For the material that follows, return exactly the lines from the one with "bpy.data.objects.remove(obj)" through the one with "FLANGE_BOLT_R, TIE_BOLT_R = 95, 88", both ends included.

= = = = = = =

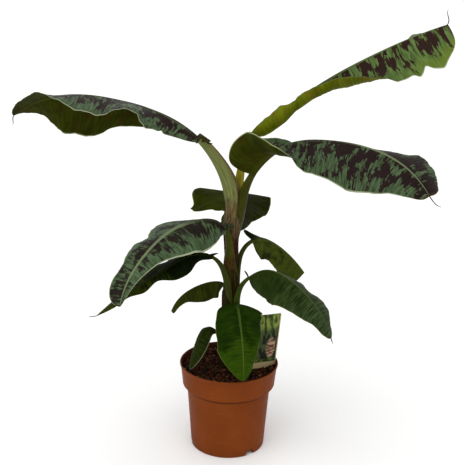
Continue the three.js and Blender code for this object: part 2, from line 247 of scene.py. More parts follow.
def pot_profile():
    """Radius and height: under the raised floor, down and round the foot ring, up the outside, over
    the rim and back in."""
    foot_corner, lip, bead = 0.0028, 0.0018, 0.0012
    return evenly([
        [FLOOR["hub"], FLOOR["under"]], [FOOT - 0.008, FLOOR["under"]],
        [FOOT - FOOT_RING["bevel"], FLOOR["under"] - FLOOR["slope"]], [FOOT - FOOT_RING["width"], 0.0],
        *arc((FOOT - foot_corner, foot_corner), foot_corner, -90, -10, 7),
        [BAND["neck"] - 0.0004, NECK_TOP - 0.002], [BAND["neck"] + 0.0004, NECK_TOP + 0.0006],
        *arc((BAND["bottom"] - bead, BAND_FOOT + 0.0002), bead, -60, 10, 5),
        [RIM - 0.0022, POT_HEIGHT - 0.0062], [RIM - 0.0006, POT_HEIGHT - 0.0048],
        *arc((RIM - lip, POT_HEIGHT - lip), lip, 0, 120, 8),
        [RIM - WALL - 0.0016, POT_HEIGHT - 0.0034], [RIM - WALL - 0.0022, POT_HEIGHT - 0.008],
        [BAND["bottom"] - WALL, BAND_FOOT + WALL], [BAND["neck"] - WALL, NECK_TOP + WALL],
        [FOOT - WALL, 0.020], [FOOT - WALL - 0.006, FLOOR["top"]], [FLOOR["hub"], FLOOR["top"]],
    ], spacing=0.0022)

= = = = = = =

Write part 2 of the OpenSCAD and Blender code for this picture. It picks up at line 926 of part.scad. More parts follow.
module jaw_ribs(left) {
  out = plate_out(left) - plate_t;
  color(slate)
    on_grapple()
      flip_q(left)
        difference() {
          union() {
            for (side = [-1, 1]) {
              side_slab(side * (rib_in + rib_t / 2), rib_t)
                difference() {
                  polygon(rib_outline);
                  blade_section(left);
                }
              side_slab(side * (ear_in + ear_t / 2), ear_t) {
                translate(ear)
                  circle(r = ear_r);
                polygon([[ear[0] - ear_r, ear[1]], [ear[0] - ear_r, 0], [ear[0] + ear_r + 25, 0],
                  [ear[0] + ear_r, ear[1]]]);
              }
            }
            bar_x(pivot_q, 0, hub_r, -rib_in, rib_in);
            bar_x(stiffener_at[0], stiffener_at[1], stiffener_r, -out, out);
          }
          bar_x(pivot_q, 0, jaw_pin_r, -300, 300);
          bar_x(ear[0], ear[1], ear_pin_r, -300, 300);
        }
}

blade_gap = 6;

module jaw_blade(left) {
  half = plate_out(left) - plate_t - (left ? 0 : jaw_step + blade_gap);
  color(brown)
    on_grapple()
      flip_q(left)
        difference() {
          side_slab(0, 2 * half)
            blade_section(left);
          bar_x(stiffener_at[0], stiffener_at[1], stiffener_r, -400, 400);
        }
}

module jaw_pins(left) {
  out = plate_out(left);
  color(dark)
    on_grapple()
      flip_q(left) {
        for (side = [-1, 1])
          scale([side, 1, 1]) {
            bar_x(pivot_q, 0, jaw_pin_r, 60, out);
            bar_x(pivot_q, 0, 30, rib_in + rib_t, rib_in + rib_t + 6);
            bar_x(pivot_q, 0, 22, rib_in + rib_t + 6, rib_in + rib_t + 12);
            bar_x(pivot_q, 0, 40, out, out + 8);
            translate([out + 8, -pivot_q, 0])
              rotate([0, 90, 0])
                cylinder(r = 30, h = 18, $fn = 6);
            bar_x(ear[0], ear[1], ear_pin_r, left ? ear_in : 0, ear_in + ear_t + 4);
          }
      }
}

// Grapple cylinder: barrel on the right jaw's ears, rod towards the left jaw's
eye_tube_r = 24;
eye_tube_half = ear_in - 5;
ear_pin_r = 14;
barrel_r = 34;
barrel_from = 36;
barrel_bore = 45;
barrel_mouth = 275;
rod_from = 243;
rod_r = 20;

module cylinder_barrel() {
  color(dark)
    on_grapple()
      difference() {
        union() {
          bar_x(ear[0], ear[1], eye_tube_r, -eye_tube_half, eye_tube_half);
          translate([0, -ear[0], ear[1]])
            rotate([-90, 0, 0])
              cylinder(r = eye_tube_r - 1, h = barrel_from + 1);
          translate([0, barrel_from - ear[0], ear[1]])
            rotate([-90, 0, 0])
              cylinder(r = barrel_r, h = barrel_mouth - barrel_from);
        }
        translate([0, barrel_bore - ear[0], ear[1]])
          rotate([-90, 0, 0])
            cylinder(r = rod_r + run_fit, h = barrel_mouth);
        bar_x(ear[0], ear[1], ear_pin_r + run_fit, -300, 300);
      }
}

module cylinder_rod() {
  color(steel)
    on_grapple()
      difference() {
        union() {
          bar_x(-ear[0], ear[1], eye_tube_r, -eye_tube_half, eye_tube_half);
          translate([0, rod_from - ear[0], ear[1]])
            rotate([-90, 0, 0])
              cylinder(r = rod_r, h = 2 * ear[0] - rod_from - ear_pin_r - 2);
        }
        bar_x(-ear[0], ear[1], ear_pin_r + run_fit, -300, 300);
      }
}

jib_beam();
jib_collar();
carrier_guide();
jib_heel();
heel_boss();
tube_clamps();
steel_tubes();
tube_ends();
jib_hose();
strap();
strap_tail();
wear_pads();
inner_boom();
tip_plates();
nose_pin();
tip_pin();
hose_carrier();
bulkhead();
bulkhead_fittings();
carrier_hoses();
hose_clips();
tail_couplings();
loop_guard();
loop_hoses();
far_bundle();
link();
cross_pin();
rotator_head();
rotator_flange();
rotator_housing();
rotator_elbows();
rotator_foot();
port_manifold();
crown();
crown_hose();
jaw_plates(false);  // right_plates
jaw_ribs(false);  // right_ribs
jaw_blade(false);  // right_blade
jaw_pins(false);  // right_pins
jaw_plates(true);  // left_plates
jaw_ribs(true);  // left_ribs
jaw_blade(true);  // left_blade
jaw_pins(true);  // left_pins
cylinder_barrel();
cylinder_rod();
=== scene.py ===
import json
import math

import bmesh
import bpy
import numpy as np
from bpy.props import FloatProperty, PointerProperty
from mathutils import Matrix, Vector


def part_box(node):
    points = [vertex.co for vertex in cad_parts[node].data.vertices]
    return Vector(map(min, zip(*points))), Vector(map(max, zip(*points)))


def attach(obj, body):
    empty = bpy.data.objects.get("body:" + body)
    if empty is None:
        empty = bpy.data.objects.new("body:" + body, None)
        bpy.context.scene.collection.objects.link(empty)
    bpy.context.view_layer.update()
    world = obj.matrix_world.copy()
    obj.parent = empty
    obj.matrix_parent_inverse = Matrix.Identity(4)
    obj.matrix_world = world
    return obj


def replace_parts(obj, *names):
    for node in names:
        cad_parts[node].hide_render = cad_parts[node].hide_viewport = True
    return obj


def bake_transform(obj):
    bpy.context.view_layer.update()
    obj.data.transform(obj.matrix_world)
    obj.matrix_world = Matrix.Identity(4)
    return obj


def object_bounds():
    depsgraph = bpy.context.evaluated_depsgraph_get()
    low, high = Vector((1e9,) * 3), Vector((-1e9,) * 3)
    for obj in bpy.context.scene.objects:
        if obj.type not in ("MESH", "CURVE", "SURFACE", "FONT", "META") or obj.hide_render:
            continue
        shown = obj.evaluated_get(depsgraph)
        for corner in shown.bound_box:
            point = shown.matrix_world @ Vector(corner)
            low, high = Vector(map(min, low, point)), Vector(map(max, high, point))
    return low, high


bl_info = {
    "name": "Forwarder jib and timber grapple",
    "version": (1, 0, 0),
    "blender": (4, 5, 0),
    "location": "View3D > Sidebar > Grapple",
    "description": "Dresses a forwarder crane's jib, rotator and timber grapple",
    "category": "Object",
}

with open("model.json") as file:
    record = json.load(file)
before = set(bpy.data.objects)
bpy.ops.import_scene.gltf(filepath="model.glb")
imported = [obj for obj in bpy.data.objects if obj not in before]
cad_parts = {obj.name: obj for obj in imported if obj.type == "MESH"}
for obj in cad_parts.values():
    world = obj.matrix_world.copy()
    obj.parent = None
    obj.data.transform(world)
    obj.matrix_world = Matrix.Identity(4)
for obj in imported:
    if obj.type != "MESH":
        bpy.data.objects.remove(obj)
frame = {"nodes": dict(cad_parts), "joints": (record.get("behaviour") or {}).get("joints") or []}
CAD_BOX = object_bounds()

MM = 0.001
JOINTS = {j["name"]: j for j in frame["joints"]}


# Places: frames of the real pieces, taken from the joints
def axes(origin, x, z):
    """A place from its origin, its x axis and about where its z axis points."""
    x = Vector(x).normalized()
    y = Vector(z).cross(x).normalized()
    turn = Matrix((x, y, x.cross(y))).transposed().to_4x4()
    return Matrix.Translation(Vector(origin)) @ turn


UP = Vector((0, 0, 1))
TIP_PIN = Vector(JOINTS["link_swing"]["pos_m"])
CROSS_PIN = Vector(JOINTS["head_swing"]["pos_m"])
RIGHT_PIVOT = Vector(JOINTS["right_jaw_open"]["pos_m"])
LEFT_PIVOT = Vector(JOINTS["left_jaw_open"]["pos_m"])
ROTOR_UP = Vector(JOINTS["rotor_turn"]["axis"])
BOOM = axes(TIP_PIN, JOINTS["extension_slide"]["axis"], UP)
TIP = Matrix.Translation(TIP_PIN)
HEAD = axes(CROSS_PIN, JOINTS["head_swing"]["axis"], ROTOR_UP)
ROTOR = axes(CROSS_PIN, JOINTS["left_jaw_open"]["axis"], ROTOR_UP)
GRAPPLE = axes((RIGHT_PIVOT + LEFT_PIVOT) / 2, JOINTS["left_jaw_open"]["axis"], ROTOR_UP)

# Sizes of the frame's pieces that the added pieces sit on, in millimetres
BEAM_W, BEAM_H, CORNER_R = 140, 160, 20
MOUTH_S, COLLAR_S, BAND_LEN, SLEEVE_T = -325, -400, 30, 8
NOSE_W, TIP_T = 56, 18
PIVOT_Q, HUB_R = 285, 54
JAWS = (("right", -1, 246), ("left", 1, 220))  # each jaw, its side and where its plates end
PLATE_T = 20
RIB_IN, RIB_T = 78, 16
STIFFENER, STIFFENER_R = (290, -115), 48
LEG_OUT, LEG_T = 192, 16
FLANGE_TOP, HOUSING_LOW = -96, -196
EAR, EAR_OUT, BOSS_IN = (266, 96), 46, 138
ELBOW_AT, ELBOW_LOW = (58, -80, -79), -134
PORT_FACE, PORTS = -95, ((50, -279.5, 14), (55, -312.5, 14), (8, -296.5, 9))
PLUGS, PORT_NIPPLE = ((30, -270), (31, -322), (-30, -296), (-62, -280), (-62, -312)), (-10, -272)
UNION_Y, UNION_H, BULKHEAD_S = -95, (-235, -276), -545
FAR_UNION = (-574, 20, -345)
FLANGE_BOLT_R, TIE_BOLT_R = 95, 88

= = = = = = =

- [RESULT]:
        bpy.data.objects.remove(obj)
frame = {"nodes": dict(cad_parts), "joints": (record.get("behaviour") or {}).get("joints") or []}
CAD_BOX = object_bounds()

MM = 0.001
JOINTS = {j["name"]: j for j in frame["joints"]}


# Places: frames of the real pieces, taken from the joints
def axes(origin, x, z):
    """A place from its origin, its x axis and about where its z axis points."""
    x = Vector(x).normalized()
    y = Vector(z).cross(x).normalized()
    turn = Matrix((x, y, x.cross(y))).transposed().to_4x4()
    return Matrix.Translation(Vector(origin)) @ turn


UP = Vector((0, 0, 1))
TIP_PIN = Vector(JOINTS["link_swing"]["pos_m"])
CROSS_PIN = Vector(JOINTS["head_swing"]["pos_m"])
RIGHT_PIVOT = Vector(JOINTS["right_jaw_open"]["pos_m"])
LEFT_PIVOT = Vector(JOINTS["left_jaw_open"]["pos_m"])
ROTOR_UP = Vector(JOINTS["rotor_turn"]["axis"])
BOOM = axes(TIP_PIN, JOINTS["extension_slide"]["axis"], UP)
TIP = Matrix.Translation(TIP_PIN)
HEAD = axes(CROSS_PIN, JOINTS["head_swing"]["axis"], ROTOR_UP)
ROTOR = axes(CROSS_PIN, JOINTS["left_jaw_open"]["axis"], ROTOR_UP)
GRAPPLE = axes((RIGHT_PIVOT + LEFT_PIVOT) / 2, JOINTS["left_jaw_open"]["axis"], ROTOR_UP)

# Sizes of the frame's pieces that the added pieces sit on, in millimetres
BEAM_W, BEAM_H, CORNER_R = 140, 160, 20
MOUTH_S, COLLAR_S, BAND_LEN, SLEEVE_T = -325, -400, 30, 8
NOSE_W, TIP_T = 56, 18
PIVOT_Q, HUB_R = 285, 54
JAWS = (("right", -1, 246), ("left", 1, 220))  # each jaw, its side and where its plates end
PLATE_T = 20
RIB_IN, RIB_T = 78, 16
STIFFENER, STIFFENER_R = (290, -115), 48
LEG_OUT, LEG_T = 192, 16
FLANGE_TOP, HOUSING_LOW = -96, -196
EAR, EAR_OUT, BOSS_IN = (266, 96), 46, 138
ELBOW_AT, ELBOW_LOW = (58, -80, -79), -134
PORT_FACE, PORTS = -95, ((50, -279.5, 14), (55, -312.5, 14), (8, -296.5, 9))
PLUGS, PORT_NIPPLE = ((30, -270), (31, -322), (-30, -296), (-62, -280), (-62, -312)), (-10, -272)
UNION_Y, UNION_H, BULKHEAD_S = -95, (-235, -276), -545
FAR_UNION = (-574, 20, -345)
FLANGE_BOLT_R, TIE_BOLT_R = 95, 88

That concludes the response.